# INPUT ROWS:
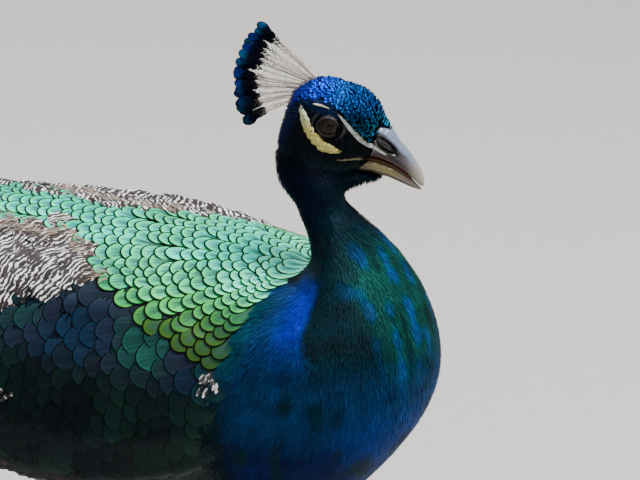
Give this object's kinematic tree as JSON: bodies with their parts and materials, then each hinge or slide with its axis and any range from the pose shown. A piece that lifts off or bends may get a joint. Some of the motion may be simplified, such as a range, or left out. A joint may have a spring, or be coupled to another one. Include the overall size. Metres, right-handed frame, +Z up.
{
  "type": "peacock",
  "caption": "Life-size still model of a standing male Indian peafowl with folded wings, raised crest and its long train lying behind it on the floor.",
  "frame": {"origin": "on the floor, under the middle of the bounding box", "axes": "the bird faces -Y, its train runs to +Y, its left side is +X, up is +Z"},
  "size_m": [0.2896, 1.912, 0.5797],
  "materials": {
    "neck_plumage": "fine hair-like feathers, deep blue with a green sheen",
    "back_plumage": "scale feathers, gold-green with thin black rims",
    "wing_plumage": "buff coverts barred with dark brown",
    "flight_plumage": "blackish secondaries, matt",
    "primary_plumage": "chestnut primaries, matt",
    "thigh_plumage": "soft buff feathers, matt",
    "train_plumage": "long bronze-green feathers with eye spots",
    "tail_plumage": "stiff brown feathers, matt",
    "horn": "bill and claws, smooth satin horn",
    "leg_skin": "scaly grey-brown skin",
    "eye": "wet dark brown iris, high gloss"
  },
  "bodies": {
    "root": {"head": "neck_plumage", "neck_upper": "neck_plumage", "neck_middle": "neck_plumage", "neck_lower": "neck_plumage", "breast": "neck_plumage", "crest": "neck_plumage", "back": "back_plumage", "rump": "back_plumage", "wing_coverts_left": "wing_plumage", "wing_coverts_right": "wing_plumage", "wing_secondaries_left": "flight_plumage", "wing_secondaries_right": "flight_plumage", "wing_primaries_left": "primary_plumage", "wing_primaries_right": "primary_plumage", "thigh_left": "thigh_plumage", "thigh_right": "thigh_plumage", "train_root": "train_plumage", "train_upper": "train_plumage", "train_middle": "train_plumage", "train_lower": "train_plumage", "train_end": "train_plumage", "tail": "tail_plumage", "bill_upper": "horn", "bill_lower": "horn", "spur_left": "horn", "spur_right": "horn", "claw_middle_left": "horn", "claw_middle_right": "horn", "claw_inner_left": "horn", "claw_inner_right": "horn", "claw_outer_left": "horn", "claw_outer_right": "horn", "claw_hind_left": "horn", "claw_hind_right": "horn", "shank_left": "leg_skin", "shank_right": "leg_skin", "foot_left": "leg_skin", "foot_right": "leg_skin", "eye_left": "eye", "eye_right": "eye"}
  },
  "joints": []
}
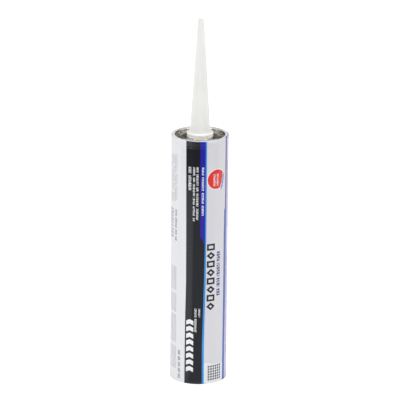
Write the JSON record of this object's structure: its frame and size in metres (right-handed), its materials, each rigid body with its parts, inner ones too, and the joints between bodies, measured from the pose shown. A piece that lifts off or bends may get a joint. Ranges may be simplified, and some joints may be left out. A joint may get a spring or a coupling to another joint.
{
  "type": "construction adhesive cartridge",
  "caption": "Cylindrical adhesive cartridge standing upright: film-wrapped fibre tube, recessed sheet-metal end with a long closed tapered spout, and a wiper plunger up its open rear.",
  "frame": {"origin": "centre of the tube's rear edge, which the cartridge stands on", "axes": "+Z along the tube's axis towards the spout's tip, -Y towards the front of the label"},
  "size_m": [0.0496, 0.0496, 0.321],
  "materials": {
    "fibre_board": "uncoated wound fibre board, matt",
    "film_white": "white shrink film, semi-gloss",
    "ink_dark": "near-black ink under gloss film",
    "ink_blue": "deep blue ink under gloss film",
    "ink_light_blue": "light blue ink under gloss film",
    "ink_grey": "pale grey ink under gloss film",
    "ink_violet": "violet ink under gloss film",
    "ink_violet_line": "blue ink under gloss film",
    "ink_red": "red ink under gloss film",
    "ink_fold": "mid blue ink under gloss film",
    "ink_pale": "white ink under gloss film",
    "ink_charcoal": "charcoal ink under gloss film",
    "ink_purple": "dark violet ink under gloss film",
    "ink_light_grey": "light grey ink under gloss film",
    "tinplate": "bright tinned sheet steel",
    "natural_polymer": "natural translucent polyethylene",
    "foil": "thin aluminium foil laminate",
    "plunger_polymer": "natural polyethylene",
    "paste": "smooth cream paste"
  },
  "bodies": {
    "cartridge": {"barrel": "fibre_board", "top_end": "tinplate", "label": "film_white", "print_dark_band": "ink_dark", "print_blue_band": "ink_blue", "print_light_line": "ink_light_blue", "print_grey_panel": "ink_grey", "print_violet_band": "ink_violet", "print_violet_line": "ink_violet_line", "print_badge": "ink_red", "print_badge_fold": "ink_fold", "print_pale_marks": "ink_pale", "print_dark_marks": "ink_charcoal", "print_violet_marks": "ink_purple", "print_grey_marks": "ink_light_grey", "spout": "natural_polymer", "foil_seal": "foil", "adhesive": "paste"},
    "plunger": {"plunger": "plunger_polymer"}
  },
  "joints": [
    {"name": "plunger_slide", "type": "slide", "parent": "cartridge", "child": "plunger", "axis": [0, 0, 1], "range_m": [0, 0.175], "deforming": ["adhesive"]}
  ]
}
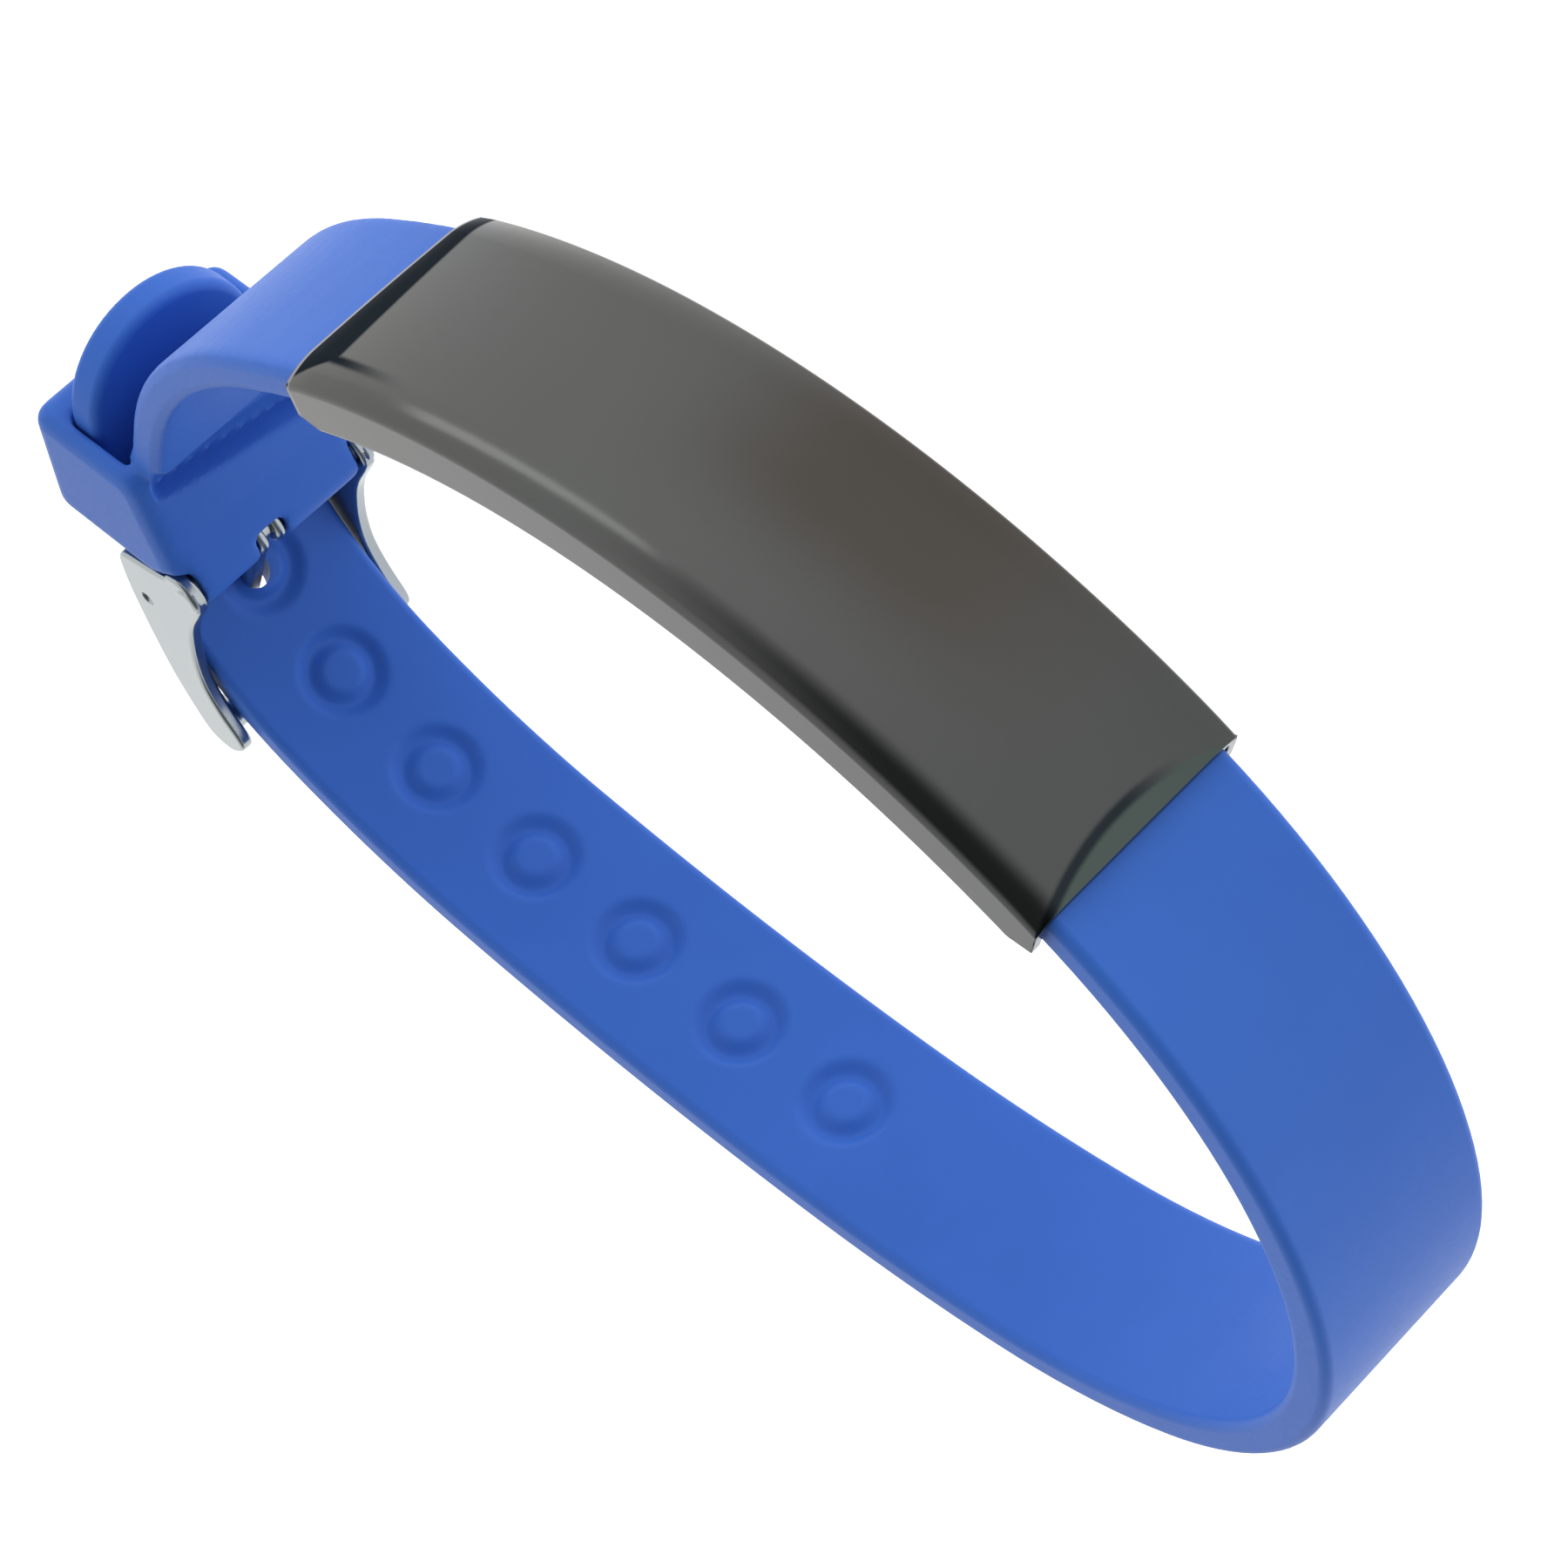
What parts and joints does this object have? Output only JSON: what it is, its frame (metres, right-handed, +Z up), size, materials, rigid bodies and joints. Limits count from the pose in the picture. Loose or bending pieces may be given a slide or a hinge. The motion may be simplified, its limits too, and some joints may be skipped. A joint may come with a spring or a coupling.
{
  "type": "silicone wristband",
  "caption": "Oval silicone wristband lying on its side, with a bare curved steel plate, ring holes, a keeper block and a steel tang buckle.",
  "frame": {"origin": "middle of the base, on the floor that the band lies on", "axes": "+X along the longest way of the oval, away from the buckle; +Y towards the middle of the steel plate; +Z up, across the strap's width"},
  "size_m": [0.0934, 0.063, 0.0144],
  "materials": {
    "blue_silicone": "satin moulded silicone",
    "dark_steel": "dark polished plating",
    "polished_steel": "polished"
  },
  "bodies": {
    "root": {"silicone_band": "blue_silicone", "id_plate": "dark_steel", "buckle_frame": "polished_steel", "buckle_tongue": "polished_steel", "spring_bar": "polished_steel"}
  },
  "joints": []
}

# PROBLEM DESCRIPTION:
Using the material above, report each line where "lifts" occurs.

# RESULT OF THIS TASK:
Give this object's kinematic tree as JSON: bodies with their parts and materials, then each hinge or slide with its axis and any range from the pose shown. A piece that lifts off or bends may get a joint. Some of the motion may be simplified, such as a range, or left out. A joint may have a spring, or be coupled to another one. Include the overall size. Metres, right-handed frame, +Z up.
Write the JSON record of this object's structure: its frame and size in metres (right-handed), its materials, each rigid body with its parts, inner ones too, and the joints between bodies, measured from the pose shown. A piece that lifts off or bends may get a joint. Ranges may be simplified, and some joints may be left out. A joint may get a spring or a coupling to another joint.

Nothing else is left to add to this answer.